◆ Exercise description ◆
Copy out all of the material exactly.
── Dataset section ──
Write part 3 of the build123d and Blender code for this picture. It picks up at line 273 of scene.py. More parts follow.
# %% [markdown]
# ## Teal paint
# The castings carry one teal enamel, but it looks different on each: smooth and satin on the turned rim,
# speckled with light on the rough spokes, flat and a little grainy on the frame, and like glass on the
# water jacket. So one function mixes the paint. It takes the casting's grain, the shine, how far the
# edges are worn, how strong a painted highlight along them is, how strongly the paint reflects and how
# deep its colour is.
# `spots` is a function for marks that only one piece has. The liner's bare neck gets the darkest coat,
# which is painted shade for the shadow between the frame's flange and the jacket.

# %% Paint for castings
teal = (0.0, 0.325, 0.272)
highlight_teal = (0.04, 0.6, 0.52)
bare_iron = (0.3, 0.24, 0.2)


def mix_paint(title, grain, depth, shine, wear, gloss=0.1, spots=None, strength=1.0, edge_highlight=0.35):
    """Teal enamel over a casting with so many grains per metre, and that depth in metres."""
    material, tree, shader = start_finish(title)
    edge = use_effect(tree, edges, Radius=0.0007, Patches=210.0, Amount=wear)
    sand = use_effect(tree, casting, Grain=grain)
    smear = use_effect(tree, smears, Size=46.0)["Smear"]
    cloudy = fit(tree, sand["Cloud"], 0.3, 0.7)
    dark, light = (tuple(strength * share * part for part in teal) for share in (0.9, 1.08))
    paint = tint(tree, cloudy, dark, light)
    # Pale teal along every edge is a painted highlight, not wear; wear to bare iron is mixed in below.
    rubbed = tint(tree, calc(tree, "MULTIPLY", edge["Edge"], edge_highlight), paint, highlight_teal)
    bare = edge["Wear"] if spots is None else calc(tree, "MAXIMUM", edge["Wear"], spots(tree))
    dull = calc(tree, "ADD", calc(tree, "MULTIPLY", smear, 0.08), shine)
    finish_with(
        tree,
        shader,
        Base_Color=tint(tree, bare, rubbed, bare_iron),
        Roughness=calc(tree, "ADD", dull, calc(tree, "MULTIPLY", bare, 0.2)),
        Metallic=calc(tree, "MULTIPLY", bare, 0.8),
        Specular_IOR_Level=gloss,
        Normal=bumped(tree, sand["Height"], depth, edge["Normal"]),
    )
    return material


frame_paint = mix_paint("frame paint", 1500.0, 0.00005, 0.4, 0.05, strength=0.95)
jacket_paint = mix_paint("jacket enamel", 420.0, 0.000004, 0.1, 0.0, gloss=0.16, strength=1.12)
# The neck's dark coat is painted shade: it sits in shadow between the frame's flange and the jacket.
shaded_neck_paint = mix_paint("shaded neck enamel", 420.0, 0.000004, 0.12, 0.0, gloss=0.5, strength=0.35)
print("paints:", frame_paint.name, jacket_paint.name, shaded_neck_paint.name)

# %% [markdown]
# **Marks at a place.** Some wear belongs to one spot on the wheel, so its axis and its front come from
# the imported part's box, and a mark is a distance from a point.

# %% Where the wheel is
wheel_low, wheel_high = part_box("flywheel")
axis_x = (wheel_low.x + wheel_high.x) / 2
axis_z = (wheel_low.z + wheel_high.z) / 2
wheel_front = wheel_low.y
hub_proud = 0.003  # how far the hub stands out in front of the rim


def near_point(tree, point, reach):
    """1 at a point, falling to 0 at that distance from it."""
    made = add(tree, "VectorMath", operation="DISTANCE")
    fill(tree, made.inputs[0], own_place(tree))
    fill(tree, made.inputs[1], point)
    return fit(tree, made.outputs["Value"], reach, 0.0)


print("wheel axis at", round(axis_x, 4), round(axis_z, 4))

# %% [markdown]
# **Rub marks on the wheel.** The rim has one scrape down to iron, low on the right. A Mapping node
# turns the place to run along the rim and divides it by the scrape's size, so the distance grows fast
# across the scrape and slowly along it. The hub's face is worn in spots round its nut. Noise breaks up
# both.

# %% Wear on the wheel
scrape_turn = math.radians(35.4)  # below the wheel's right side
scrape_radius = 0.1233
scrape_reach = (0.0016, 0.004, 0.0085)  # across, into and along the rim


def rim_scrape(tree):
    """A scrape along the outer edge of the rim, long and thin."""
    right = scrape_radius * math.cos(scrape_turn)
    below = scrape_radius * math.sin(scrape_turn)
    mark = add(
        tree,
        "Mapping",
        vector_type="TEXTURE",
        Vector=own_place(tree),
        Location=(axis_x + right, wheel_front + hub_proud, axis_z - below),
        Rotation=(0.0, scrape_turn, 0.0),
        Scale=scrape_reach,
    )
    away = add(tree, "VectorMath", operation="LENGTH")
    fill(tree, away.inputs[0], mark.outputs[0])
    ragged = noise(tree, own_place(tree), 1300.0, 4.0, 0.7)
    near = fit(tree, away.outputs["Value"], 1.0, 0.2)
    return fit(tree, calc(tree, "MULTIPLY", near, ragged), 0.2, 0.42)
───
◆ Response to the task ◆
Write part 3 of the build123d and Blender code for this picture. It picks up at line 273 of scene.py. More parts follow.
# %% [markdown]
# ## Teal paint
# The castings carry one teal enamel, but it looks different on each: smooth and satin on the turned rim,
# speckled with light on the rough spokes, flat and a little grainy on the frame, and like glass on the
# water jacket. So one function mixes the paint. It takes the casting's grain, the shine, how far the
# edges are worn, how strong a painted highlight along them is, how strongly the paint reflects and how
# deep its colour is.
# `spots` is a function for marks that only one piece has. The liner's bare neck gets the darkest coat,
# which is painted shade for the shadow between the frame's flange and the jacket.

# %% Paint for castings
teal = (0.0, 0.325, 0.272)
highlight_teal = (0.04, 0.6, 0.52)
bare_iron = (0.3, 0.24, 0.2)


def mix_paint(title, grain, depth, shine, wear, gloss=0.1, spots=None, strength=1.0, edge_highlight=0.35):
    """Teal enamel over a casting with so many grains per metre, and that depth in metres."""
    material, tree, shader = start_finish(title)
    edge = use_effect(tree, edges, Radius=0.0007, Patches=210.0, Amount=wear)
    sand = use_effect(tree, casting, Grain=grain)
    smear = use_effect(tree, smears, Size=46.0)["Smear"]
    cloudy = fit(tree, sand["Cloud"], 0.3, 0.7)
    dark, light = (tuple(strength * share * part for part in teal) for share in (0.9, 1.08))
    paint = tint(tree, cloudy, dark, light)
    # Pale teal along every edge is a painted highlight, not wear; wear to bare iron is mixed in below.
    rubbed = tint(tree, calc(tree, "MULTIPLY", edge["Edge"], edge_highlight), paint, highlight_teal)
    bare = edge["Wear"] if spots is None else calc(tree, "MAXIMUM", edge["Wear"], spots(tree))
    dull = calc(tree, "ADD", calc(tree, "MULTIPLY", smear, 0.08), shine)
    finish_with(
        tree,
        shader,
        Base_Color=tint(tree, bare, rubbed, bare_iron),
        Roughness=calc(tree, "ADD", dull, calc(tree, "MULTIPLY", bare, 0.2)),
        Metallic=calc(tree, "MULTIPLY", bare, 0.8),
        Specular_IOR_Level=gloss,
        Normal=bumped(tree, sand["Height"], depth, edge["Normal"]),
    )
    return material


frame_paint = mix_paint("frame paint", 1500.0, 0.00005, 0.4, 0.05, strength=0.95)
jacket_paint = mix_paint("jacket enamel", 420.0, 0.000004, 0.1, 0.0, gloss=0.16, strength=1.12)
# The neck's dark coat is painted shade: it sits in shadow between the frame's flange and the jacket.
shaded_neck_paint = mix_paint("shaded neck enamel", 420.0, 0.000004, 0.12, 0.0, gloss=0.5, strength=0.35)
print("paints:", frame_paint.name, jacket_paint.name, shaded_neck_paint.name)

# %% [markdown]
# **Marks at a place.** Some wear belongs to one spot on the wheel, so its axis and its front come from
# the imported part's box, and a mark is a distance from a point.

# %% Where the wheel is
wheel_low, wheel_high = part_box("flywheel")
axis_x = (wheel_low.x + wheel_high.x) / 2
axis_z = (wheel_low.z + wheel_high.z) / 2
wheel_front = wheel_low.y
hub_proud = 0.003  # how far the hub stands out in front of the rim


def near_point(tree, point, reach):
    """1 at a point, falling to 0 at that distance from it."""
    made = add(tree, "VectorMath", operation="DISTANCE")
    fill(tree, made.inputs[0], own_place(tree))
    fill(tree, made.inputs[1], point)
    return fit(tree, made.outputs["Value"], reach, 0.0)


print("wheel axis at", round(axis_x, 4), round(axis_z, 4))

# %% [markdown]
# **Rub marks on the wheel.** The rim has one scrape down to iron, low on the right. A Mapping node
# turns the place to run along the rim and divides it by the scrape's size, so the distance grows fast
# across the scrape and slowly along it. The hub's face is worn in spots round its nut. Noise breaks up
# both.

# %% Wear on the wheel
scrape_turn = math.radians(35.4)  # below the wheel's right side
scrape_radius = 0.1233
scrape_reach = (0.0016, 0.004, 0.0085)  # across, into and along the rim


def rim_scrape(tree):
    """A scrape along the outer edge of the rim, long and thin."""
    right = scrape_radius * math.cos(scrape_turn)
    below = scrape_radius * math.sin(scrape_turn)
    mark = add(
        tree,
        "Mapping",
        vector_type="TEXTURE",
        Vector=own_place(tree),
        Location=(axis_x + right, wheel_front + hub_proud, axis_z - below),
        Rotation=(0.0, scrape_turn, 0.0),
        Scale=scrape_reach,
    )
    away = add(tree, "VectorMath", operation="LENGTH")
    fill(tree, away.inputs[0], mark.outputs[0])
    ragged = noise(tree, own_place(tree), 1300.0, 4.0, 0.7)
    near = fit(tree, away.outputs["Value"], 1.0, 0.2)
    return fit(tree, calc(tree, "MULTIPLY", near, ragged), 0.2, 0.42)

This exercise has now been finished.